私は鉄道好きでやや電車オタクだ。”やや”というところが我ながら残念なのだが、筋金入りの鉄道オタクではなく「若干鉄分が多い」という程度に鉄道が好きだ。例えば、線路に敷いてある『砂利』を『バラスト』と呼べる程度の鉄道好きだ。そういう方は案外多いのではないだろうか。
九州の田舎町で育った私は、地元にローカル線が走っていたものの本数が少なくて普段は電車に乗る機会がとても少なかった。遠足の時に乗るぐらいで、普段は自転車やバスで移動していたし長距離の移動は両親が運転する自家用車が中心だった。しかし、幼い頃に父が広島まで寝台列車の旅に連れて行ってくれたことがあり、その時車窓から見た夜の風景がとても印象深買ったことを思い出す。
それから時が流れ、結婚して息子が生まれた時にたまたま東京の私鉄沿線に住んでいた。踏切警報機の音が部屋まで聞こえてきて、窓から列車が走っていくのが見える環境だけに息子も電車に興味を持ち、歩き始めるとすぐにいろいろな電車に乗りに行くことになった。特に息子が好きだったのがローカル線で、銚子電鉄には何回となく乗りに行ったものだ。地域密着の鉄道だけに温かみがあり、帰りには必ず名物のぬれ煎餅を買って帰ったことを今でも懐かしく思い出す。

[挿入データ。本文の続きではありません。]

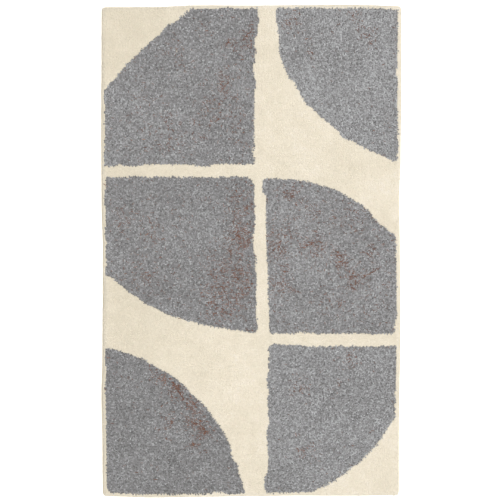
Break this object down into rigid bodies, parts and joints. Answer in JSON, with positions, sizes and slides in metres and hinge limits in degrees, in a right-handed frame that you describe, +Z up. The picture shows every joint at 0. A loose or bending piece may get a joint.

その銚子電鉄が舞台になっているのが、寺井広樹さんの書かれた「 電車を止めるな! 呪いの6.4km (PHP文芸文庫)」という一冊だ。舞台になっているというよりも、銚子電鉄救済のためにあえて舞台にして書き下ろした一冊だった。
舞台は倒産寸前の銚子電鉄。車両やレールの保守費用に買い付けた車両の費用や運搬費用、ブレーキとドアの点検費用などで常に倒産の危機に直面している鉄道会社だ。それでも「鉄道が無くなったら近隣住民が困る」という社会的使命を守るため、ぬれ煎餅の販売やイベント列車の運行などでこれまでどうにか経営を維持してきた。それでも赤字に歯止めがかからず常に存亡の危機に直面している。
そんな時、社内の企画会議で「回送列車に時々子どもの幽霊が出る」という話が出たことをきっかけに、「心霊電車イベント」を開催することになった。テレビ局が企画に興味を示さなかったことからネットでのライブ配信を行うことになり、盛り上げるために社員総出で”やらせ”の心霊現象を起こすことになる。
イベントは訳ありの数名が参加するだけのごくごく細やかなものになったが、”やらせ”演出がばれてしまいネットで大炎上しそうになる。しかし、その時ライブ配信中のYouTuberの携帯電話にかかってきた電話に突然子どもの笑い声が。そこから電車が暴走を始め、列車内に次々と不思議な現象が起き始める。
映画化のために書き起こされた原作本だが、展開の速さにぐいぐいと引き込まれてしまう。込み入った伏線もなく最初から最後まで一気に物語が流れていくが、最後まで読んでいくとこの物語がどうして書かれたかもわかるようになっていて面白い。
現実と小説とがある意味では融合していて、読み終わった時には自然と映画化の成功を願うようになっているのもまた面白いなと思う。
待ち遠しい映画の後悔は2019年冬!
さて、肝心の映画「電車を止めるな!」はクラウドファンディングで無事に資金を調達し、当初の公開は今年の8月3日(「破産の日」なんだとか)を予定していた。しかし、制作が遅れていて今年の冬に公開を予定している。そんなスピード感も何となく銚子電鉄っぽくて良いなと感じてしまう。
この映画は、昨年メガヒットとなった上田慎一郎監督の「カメラを止めるな!」をリスペクトして作られる作品だけに今から公開が楽しみだ。しかも、原作と映画とは内容が異なる「原作≒映画」だそうなので、その点もワクワクする部分だ。それほど完成した映画にも期待が大きいが、万が一映画が面白くなくてもそれはそれで良いじゃないか。出来栄えがどうなのかを観に行くだけでも、十分価値のある映画化だし価値のある取り組みだと思う。